Wolf Sendele
Wolf Sendele was born in Vienna in 1916. He joined the Schutzstaffel (SS) in February 1932. Andrew Mollo, the author of To The Death's Head: The Story of the SS (1982): "Wolf Sendele who had joined the Allgemeine or General SS in 1932 when it numbered less than fifty thousand men - mostly part-timers. At that time he saw only two choices: Communism on the one hand and Hitler on the other. Sendele represents the early idealism of the SS." Sendele commented: "There was no shortage of volunteers, as young boys - mostly from rural areas - longed to put on the smart black uniform and join an elite unit."
One of Sendele's main tasks was to break-up meetings of the German Communist Party (KPD): "Sometimes it seemed as if we were on the go every day - after we'd finished work - we would go off to some meeting or another, often way out of town to the outlying villages near Heidelberg. There were also some Communist-dominated villages where it was pretty difficult to get the upper hand, and so obviously people had to go along who wouldn't turn and run as soon as the Communists told them to clear off. I remember one particular meeting held by a Communist Member of Parliament. We'd planned to break up this meeting, but we were the ones to get busted. We were just thrown out of the hall - our feet hardly touched the ground - and landed in the street, drummed out."
In 1933 Wolf Sendele was transferred to Political Readiness Squad Wurtemburg. According to Andrew Mollo, the author of To The Death's Head: The Story of the SS (1982): "Sendele represents the early idealism of the SS, but once Hitler came to power and the aristocracy and other opportunists - or 'march violets' as they were called - flooded the ranks of the SS, Sendele soon grew disillusioned and when he tried to expose corruption in his unit he was kicked out."
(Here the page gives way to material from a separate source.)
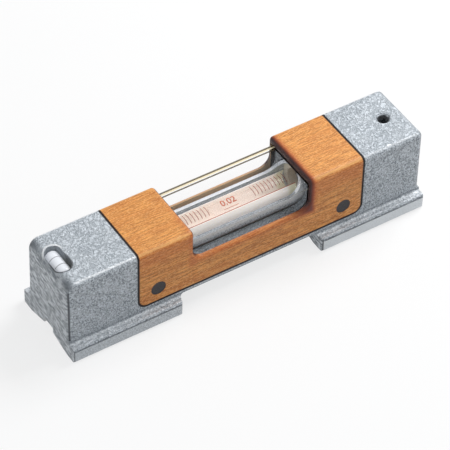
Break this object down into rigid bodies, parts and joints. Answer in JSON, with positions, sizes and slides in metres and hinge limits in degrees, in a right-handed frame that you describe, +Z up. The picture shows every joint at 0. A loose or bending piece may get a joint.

Wolf Sendele served in the German Army during the Second World War. He was captured by the United States Army in May 1945 and forced to clear up the recently liberated concentration camp at St Georgen, a subsidiary camp of Mauthausen. Sendele thought that these camps were only for political prisoners like Ernest Thalmann and other members of the German Communist Party (KPD): "We knew well enough that these camps existed, detention camps, or whatever they were called, and that political opponents were being incarcerated. We were never quite clear why. God knows, the crimes themselves were not serious enough to remove a man from his house and home. But you thought to yourself - it's just a temporary measure, they'll put them away in a camp for three or four weeks, and then let them go again, when they've established that they're just harmless fellows - not like Thalmann (leader of the German Communist Party - KPD) or people who were real agitators."
Sendele was shocked when he discovered that the camps had been used to kill Jews. "In this camp they had also locked up children, and I feel the Americans were right to make us see it, and this is still my point of view today when people doubt the figure of five or six million Jews dead or try and make a comparison with the number of German soldiers who died in the war; or who say that two million Germans died after the capitulation in May 1945, my only reply can be that if it was only the eight children that I saw there it was the greatest shame of all time".
Primary Sources
(1) Wolf Sendele, interviewed by Andrew Mollo (1981)
There was continuous electioneering at that time - not like now every few years - practically the whole time from 1930 to 1933 there were elections in which Hitler was very active. We then had the job.of providing security and seeing that nothing happened to the Fuhrer - that he came to no harm.
Sometimes it seemed as if we were on the go every day - after we'd finished work - we would go off to some meeting or another, often way out of town to the outlying villages near Heidelberg. There were also some Communist-dominated villages where it was pretty difficult to get the upper hand, and so obviously people had to go along who wouldn't turn and run as soon as the Communists told them to clear off.
I remember one particular meeting held by a Communist Member of Parliament. We'd planned to break up this meeting, but we were the ones to get busted. We were just thrown out of the hall - our feet hardly touched the ground - and landed in the street, drummed out.
The other Centre and German-National Parties were quite happy to see us beating up the Communists. After all we were doing their dirty work for them. They could have done it themselves - not with punch-ups - but they could have cut the ground from under their feet by getting the unemployed off the streets but they were too genteel for that. The German Nationalists, Hugenberg and the like and the Stahlhelm (Veteran's Organization later incorporated into the SA), were too fancy to beat up the Communists in the street - they left that to us....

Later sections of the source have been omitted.